===== SUPPLIED ENTRIES =====

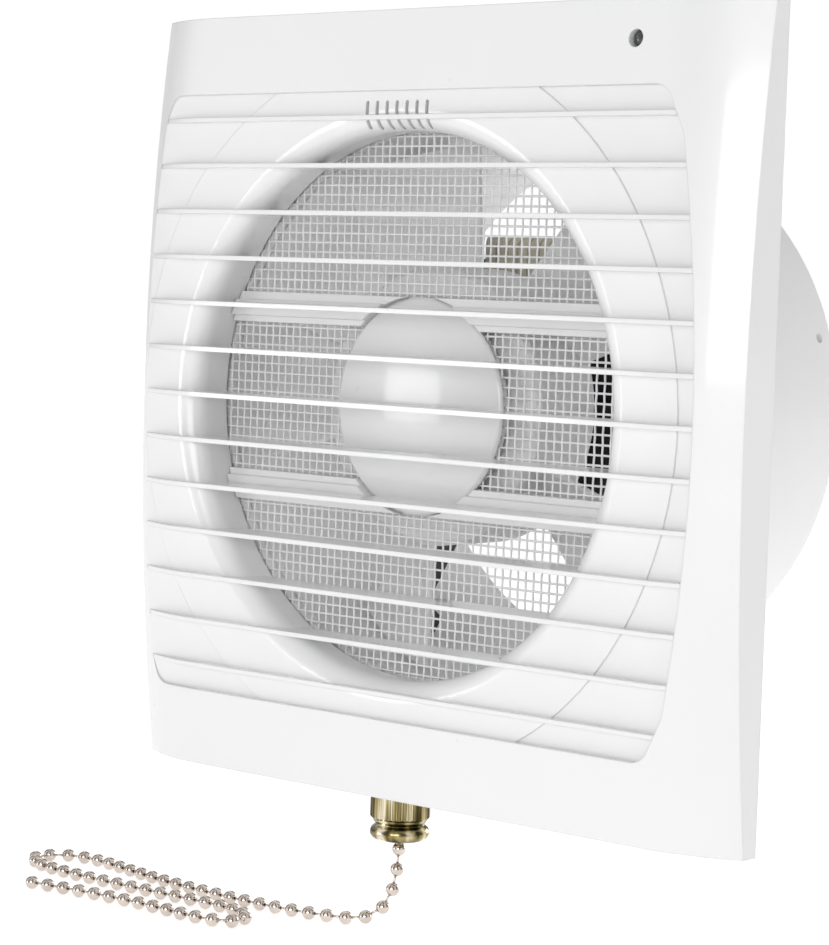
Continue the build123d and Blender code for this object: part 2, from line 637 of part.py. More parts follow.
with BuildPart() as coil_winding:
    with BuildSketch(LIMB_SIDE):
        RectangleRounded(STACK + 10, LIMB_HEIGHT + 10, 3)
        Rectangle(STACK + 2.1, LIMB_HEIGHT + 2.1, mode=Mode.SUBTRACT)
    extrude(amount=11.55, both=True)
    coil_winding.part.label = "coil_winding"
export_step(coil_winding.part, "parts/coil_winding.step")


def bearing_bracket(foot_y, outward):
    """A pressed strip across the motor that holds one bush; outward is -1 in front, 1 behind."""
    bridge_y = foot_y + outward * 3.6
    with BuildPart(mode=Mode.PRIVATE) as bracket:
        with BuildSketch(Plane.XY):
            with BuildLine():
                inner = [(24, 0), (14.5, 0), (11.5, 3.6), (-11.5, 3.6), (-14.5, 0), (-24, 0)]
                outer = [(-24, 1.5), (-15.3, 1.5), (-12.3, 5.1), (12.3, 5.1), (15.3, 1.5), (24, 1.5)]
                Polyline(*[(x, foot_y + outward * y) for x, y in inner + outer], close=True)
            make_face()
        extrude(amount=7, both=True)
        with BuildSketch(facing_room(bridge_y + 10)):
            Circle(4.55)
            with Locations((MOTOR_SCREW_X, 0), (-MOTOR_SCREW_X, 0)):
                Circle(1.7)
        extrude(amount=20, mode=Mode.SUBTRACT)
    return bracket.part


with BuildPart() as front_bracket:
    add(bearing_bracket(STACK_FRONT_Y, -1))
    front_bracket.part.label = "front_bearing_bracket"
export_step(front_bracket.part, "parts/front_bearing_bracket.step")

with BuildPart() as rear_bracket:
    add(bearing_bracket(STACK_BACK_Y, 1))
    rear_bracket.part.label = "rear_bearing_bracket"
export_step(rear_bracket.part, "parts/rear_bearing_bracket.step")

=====
===== SUPPLIED ENTRIES =====

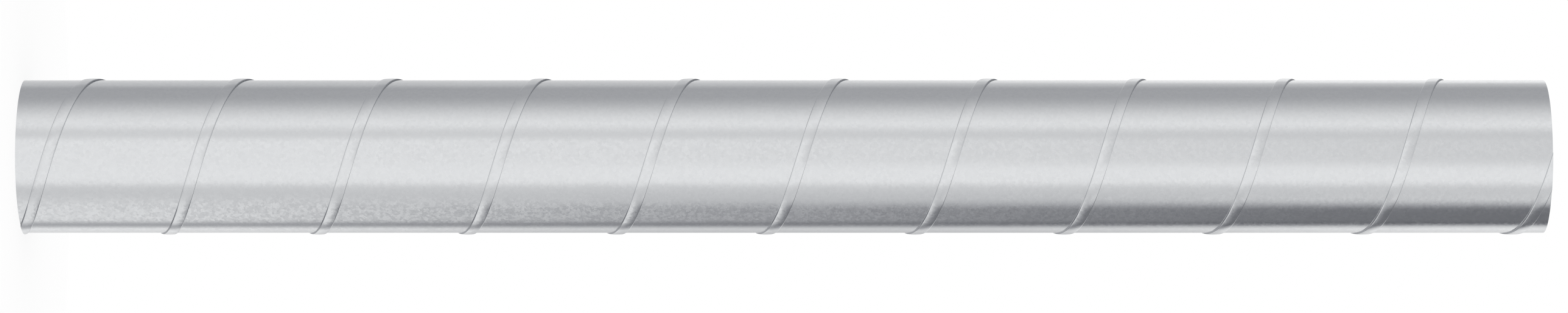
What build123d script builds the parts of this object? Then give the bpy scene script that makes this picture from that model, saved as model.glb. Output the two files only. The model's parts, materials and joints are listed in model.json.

=====

Copy the lines from the entries above in which the word "this" appears.

RESPONSE:
Continue the build123d and Blender code for this object: part 2, from line 637 of part.py. More parts follow.
What build123d script builds the parts of this object? Then give the bpy scene script that makes this picture from that model, saved as model.glb. Output the two files only. The model's parts, materials and joints are listed in model.json.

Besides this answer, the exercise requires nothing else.